╔══

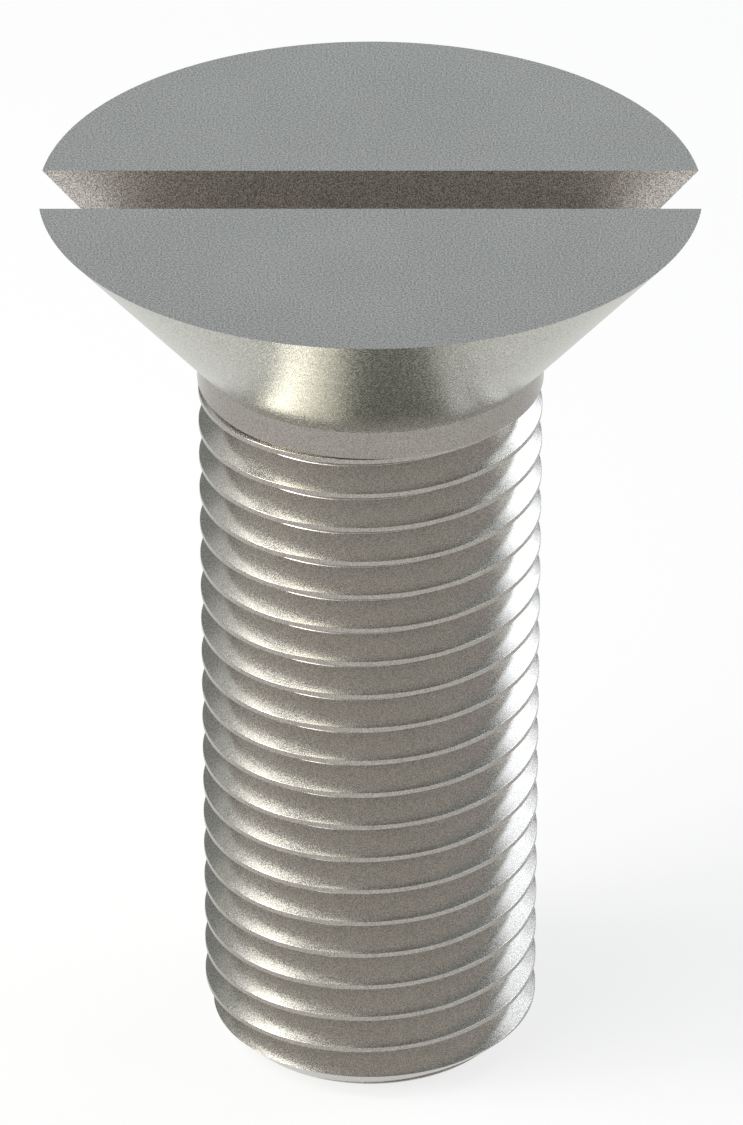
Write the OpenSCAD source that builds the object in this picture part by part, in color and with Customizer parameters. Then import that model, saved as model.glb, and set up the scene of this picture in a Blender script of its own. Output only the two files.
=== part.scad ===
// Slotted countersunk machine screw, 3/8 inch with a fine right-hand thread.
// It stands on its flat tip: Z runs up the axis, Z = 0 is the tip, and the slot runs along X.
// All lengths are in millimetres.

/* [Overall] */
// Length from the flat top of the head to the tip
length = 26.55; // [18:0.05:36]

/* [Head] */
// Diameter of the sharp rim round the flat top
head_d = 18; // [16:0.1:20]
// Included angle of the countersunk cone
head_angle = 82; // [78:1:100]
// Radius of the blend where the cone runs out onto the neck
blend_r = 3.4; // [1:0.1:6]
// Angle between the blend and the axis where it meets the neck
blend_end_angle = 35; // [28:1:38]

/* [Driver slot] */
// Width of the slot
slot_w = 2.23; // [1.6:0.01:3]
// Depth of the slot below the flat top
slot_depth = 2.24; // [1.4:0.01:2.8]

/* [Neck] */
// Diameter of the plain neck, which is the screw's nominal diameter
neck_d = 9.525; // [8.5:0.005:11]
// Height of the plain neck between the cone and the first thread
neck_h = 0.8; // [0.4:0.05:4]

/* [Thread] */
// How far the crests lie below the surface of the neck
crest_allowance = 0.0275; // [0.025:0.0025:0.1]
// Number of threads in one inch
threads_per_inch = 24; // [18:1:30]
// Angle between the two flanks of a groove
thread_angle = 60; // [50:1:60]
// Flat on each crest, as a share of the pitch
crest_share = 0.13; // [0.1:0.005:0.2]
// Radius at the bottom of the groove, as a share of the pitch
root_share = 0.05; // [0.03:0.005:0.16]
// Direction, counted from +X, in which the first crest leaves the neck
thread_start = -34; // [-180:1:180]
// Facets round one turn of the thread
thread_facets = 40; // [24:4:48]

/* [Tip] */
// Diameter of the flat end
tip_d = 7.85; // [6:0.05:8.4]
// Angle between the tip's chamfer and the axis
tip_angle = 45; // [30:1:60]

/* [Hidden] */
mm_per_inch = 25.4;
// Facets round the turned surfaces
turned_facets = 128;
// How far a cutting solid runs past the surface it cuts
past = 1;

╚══

## Short exercise
Set down the listing above in full, please, exactly as it appears.

## Written solution
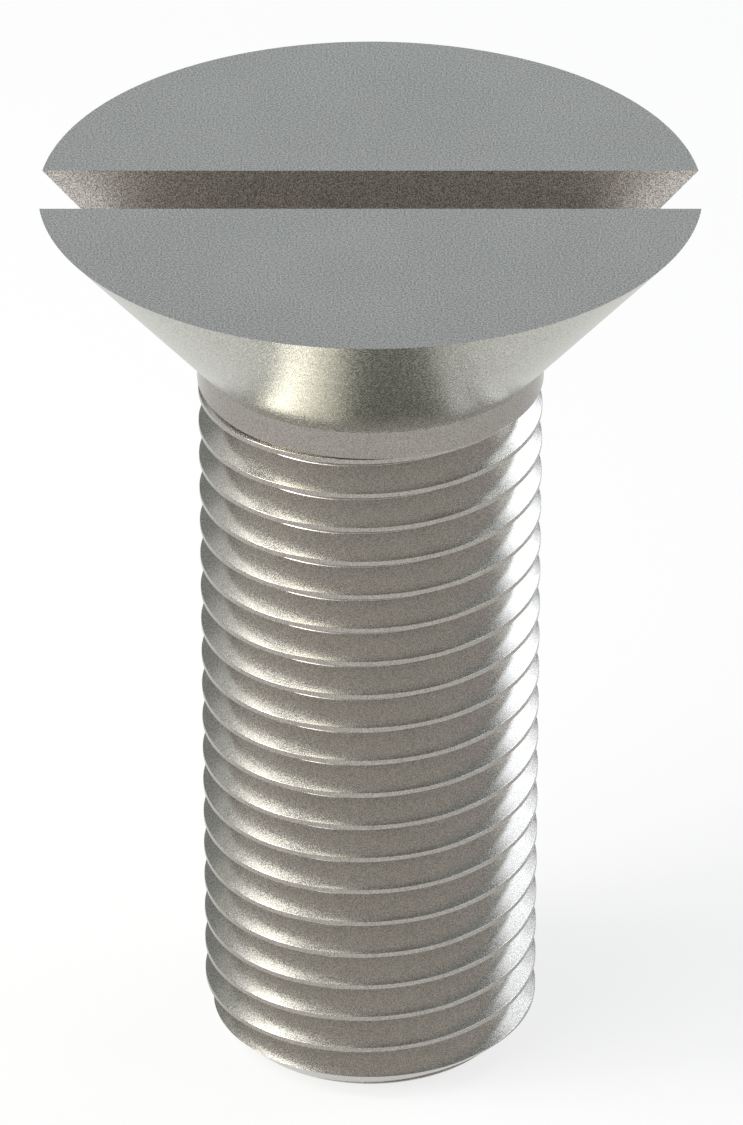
Write the OpenSCAD source that builds the object in this picture part by part, in color and with Customizer parameters. Then import that model, saved as model.glb, and set up the scene of this picture in a Blender script of its own. Output only the two files.
=== part.scad ===
// Slotted countersunk machine screw, 3/8 inch with a fine right-hand thread.
// It stands on its flat tip: Z runs up the axis, Z = 0 is the tip, and the slot runs along X.
// All lengths are in millimetres.

/* [Overall] */
// Length from the flat top of the head to the tip
length = 26.55; // [18:0.05:36]

/* [Head] */
// Diameter of the sharp rim round the flat top
head_d = 18; // [16:0.1:20]
// Included angle of the countersunk cone
head_angle = 82; // [78:1:100]
// Radius of the blend where the cone runs out onto the neck
blend_r = 3.4; // [1:0.1:6]
// Angle between the blend and the axis where it meets the neck
blend_end_angle = 35; // [28:1:38]

/* [Driver slot] */
// Width of the slot
slot_w = 2.23; // [1.6:0.01:3]
// Depth of the slot below the flat top
slot_depth = 2.24; // [1.4:0.01:2.8]

/* [Neck] */
// Diameter of the plain neck, which is the screw's nominal diameter
neck_d = 9.525; // [8.5:0.005:11]
// Height of the plain neck between the cone and the first thread
neck_h = 0.8; // [0.4:0.05:4]

/* [Thread] */
// How far the crests lie below the surface of the neck
crest_allowance = 0.0275; // [0.025:0.0025:0.1]
// Number of threads in one inch
threads_per_inch = 24; // [18:1:30]
// Angle between the two flanks of a groove
thread_angle = 60; // [50:1:60]
// Flat on each crest, as a share of the pitch
crest_share = 0.13; // [0.1:0.005:0.2]
// Radius at the bottom of the groove, as a share of the pitch
root_share = 0.05; // [0.03:0.005:0.16]
// Direction, counted from +X, in which the first crest leaves the neck
thread_start = -34; // [-180:1:180]
// Facets round one turn of the thread
thread_facets = 40; // [24:4:48]

/* [Tip] */
// Diameter of the flat end
tip_d = 7.85; // [6:0.05:8.4]
// Angle between the tip's chamfer and the axis
tip_angle = 45; // [30:1:60]

/* [Hidden] */
mm_per_inch = 25.4;
// Facets round the turned surfaces
turned_facets = 128;
// How far a cutting solid runs past the surface it cuts
past = 1;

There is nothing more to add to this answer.